Because a coddled egg should be soft-boiled (hard white with liquid yolk), you’ll want to stay on top of how long it cooks for. Luckily, you can take a peek inside and investigate. When it looks done, remove it from the water.
If you have a coddler that can hold more than one egg at a time, then sure. Just be aware that you’ll need to adjust your cooking times.
Coddling has two things going for it nutrition-wise: it uses minimal added fat (presuming this is an issue for you) and it cooks the eggs at low temperature. Doing so helps preserve the egg’s nutrients, as opposed to, say, frying or boiling which uses high heat and can compromise the healthfulness of the egg.

Serving Suggestions
Coddled eggs are traditionally served for breakfast and brunch so why not serve them up with Low-Carb Keto Oatmeal, or maybe something of the ‘pancake’ variety, like Fluffy Cottage-Cheese Pancakes or Protein Waffles?

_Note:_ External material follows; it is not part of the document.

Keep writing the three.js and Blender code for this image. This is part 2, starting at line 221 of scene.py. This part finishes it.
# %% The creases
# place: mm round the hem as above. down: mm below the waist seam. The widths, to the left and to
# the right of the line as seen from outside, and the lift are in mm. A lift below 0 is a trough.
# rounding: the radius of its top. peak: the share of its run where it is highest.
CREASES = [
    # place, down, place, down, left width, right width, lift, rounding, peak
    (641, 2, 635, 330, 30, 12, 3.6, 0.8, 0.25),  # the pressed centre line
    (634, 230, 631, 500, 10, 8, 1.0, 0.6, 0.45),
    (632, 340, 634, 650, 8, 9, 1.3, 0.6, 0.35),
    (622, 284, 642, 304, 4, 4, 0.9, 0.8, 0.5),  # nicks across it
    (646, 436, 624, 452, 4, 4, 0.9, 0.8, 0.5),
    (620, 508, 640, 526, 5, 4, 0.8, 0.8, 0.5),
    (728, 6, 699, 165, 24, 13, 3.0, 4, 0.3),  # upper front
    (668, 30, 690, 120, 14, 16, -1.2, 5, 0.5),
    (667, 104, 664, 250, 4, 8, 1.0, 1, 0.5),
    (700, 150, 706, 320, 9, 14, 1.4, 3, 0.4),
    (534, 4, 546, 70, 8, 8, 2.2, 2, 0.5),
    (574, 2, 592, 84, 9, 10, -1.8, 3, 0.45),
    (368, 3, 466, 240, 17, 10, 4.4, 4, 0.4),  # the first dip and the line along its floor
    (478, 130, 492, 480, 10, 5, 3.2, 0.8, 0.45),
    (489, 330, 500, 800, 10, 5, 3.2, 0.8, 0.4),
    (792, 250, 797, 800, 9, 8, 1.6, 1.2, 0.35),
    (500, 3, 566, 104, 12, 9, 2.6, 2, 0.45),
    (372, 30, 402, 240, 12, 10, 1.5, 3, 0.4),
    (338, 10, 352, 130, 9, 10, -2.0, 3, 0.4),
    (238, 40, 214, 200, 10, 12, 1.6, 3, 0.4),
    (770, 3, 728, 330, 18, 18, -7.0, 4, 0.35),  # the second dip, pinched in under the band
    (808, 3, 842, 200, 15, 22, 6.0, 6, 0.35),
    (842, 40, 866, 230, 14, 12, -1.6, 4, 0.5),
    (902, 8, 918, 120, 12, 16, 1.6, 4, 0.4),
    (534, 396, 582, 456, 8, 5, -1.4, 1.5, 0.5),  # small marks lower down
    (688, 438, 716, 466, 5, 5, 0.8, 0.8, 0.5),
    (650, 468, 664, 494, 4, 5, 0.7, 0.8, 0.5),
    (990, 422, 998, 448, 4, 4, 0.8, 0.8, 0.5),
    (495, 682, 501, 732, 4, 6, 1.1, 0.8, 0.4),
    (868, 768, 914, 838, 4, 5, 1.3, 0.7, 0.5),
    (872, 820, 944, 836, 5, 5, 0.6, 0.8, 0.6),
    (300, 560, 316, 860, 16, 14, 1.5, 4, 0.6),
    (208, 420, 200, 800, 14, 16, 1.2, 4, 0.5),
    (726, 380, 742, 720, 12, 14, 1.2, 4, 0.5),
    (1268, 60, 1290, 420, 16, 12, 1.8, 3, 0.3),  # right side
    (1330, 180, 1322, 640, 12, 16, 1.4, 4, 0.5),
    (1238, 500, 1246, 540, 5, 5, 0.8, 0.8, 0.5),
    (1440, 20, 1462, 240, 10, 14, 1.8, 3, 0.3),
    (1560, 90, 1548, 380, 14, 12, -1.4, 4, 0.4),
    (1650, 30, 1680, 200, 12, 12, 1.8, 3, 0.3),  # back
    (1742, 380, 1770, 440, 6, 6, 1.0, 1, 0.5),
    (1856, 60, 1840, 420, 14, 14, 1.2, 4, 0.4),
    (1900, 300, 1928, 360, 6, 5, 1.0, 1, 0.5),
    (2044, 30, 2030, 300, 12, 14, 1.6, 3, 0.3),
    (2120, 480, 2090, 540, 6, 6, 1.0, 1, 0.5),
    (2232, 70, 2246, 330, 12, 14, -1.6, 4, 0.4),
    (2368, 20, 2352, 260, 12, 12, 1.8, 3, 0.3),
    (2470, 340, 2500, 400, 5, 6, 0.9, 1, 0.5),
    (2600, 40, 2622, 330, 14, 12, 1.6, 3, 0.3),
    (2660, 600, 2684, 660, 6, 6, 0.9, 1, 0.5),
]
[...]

For a side, make a quick batch of Breakfast Potatoes and wash it all down with a Peanut Butter Keto Low Carb Smoothie With Almond Milk.
variations
Once you get the basics down, try cooking up these breakfast combos:
Cajun: Sprinkle 2 teaspoons of cajun powder on the egg before cooking.
Garlic Parmesan: Saute some garlic then add it, along with Italian herbs and Parmesan cheese, to the pre-cooked egg.
Meat Lovers: Add ham, chorizo, chopped-up bits of cooked bacon, or cooked sausage to the coddler for a substantial snack.
how to prep and store coddled eggs
If you want to make coddled eggs beforehand, you can store them in an airtight container (let them cool first) in the fridge for up to 3 days, though I much prefer them fresh. To reheat, cook on LOW in the microwave or do them on the stove with a bit of butter. I don’t recommend freezing them; eggs lose their texture when frozen.


Easy Coddled Egg Recipe
Ingredients
- 2 medium eggs
- 1 tbsp butter
- 1 tbsp fresh herbs chopped
- pinch of salt and black pepper
Instructions
-
Grease the coddling dish or cups lightly with the butter and set aside. Fill a saucepan with enough water to reach about halfway up the sides of the coddling dish. Bring the water to a gentle simmer over MEDIUM heat.
-
Carefully crack an egg into each cup. Season with a pinch of salt and black pepper.
-
Place the cups into the saucepan of water and cover with a lid. Simmer for about 8 minutes, or until the eggs are cooked to your liking.
-
Turn off the heat and carefully remove the cups with tongs. Serve them immediately with buttered toast.
Notes
- Having trouble tracking down a coddler? Try Etsy, where they’ve seemingly become quite the fashionable dining paraphernalia to have on display in your kitchen.
- Take advantage of the fact you can remove the lid and inspect the eggs (something you can’t do with soft-boiled eggs). If it looks like they need a while longer, leave them be.
- If you can’t get your hands on a proper coddler, use 4 oz. baby-food jars instead. They’re designed to be boiled at low temperatures and so, make the perfect substitute.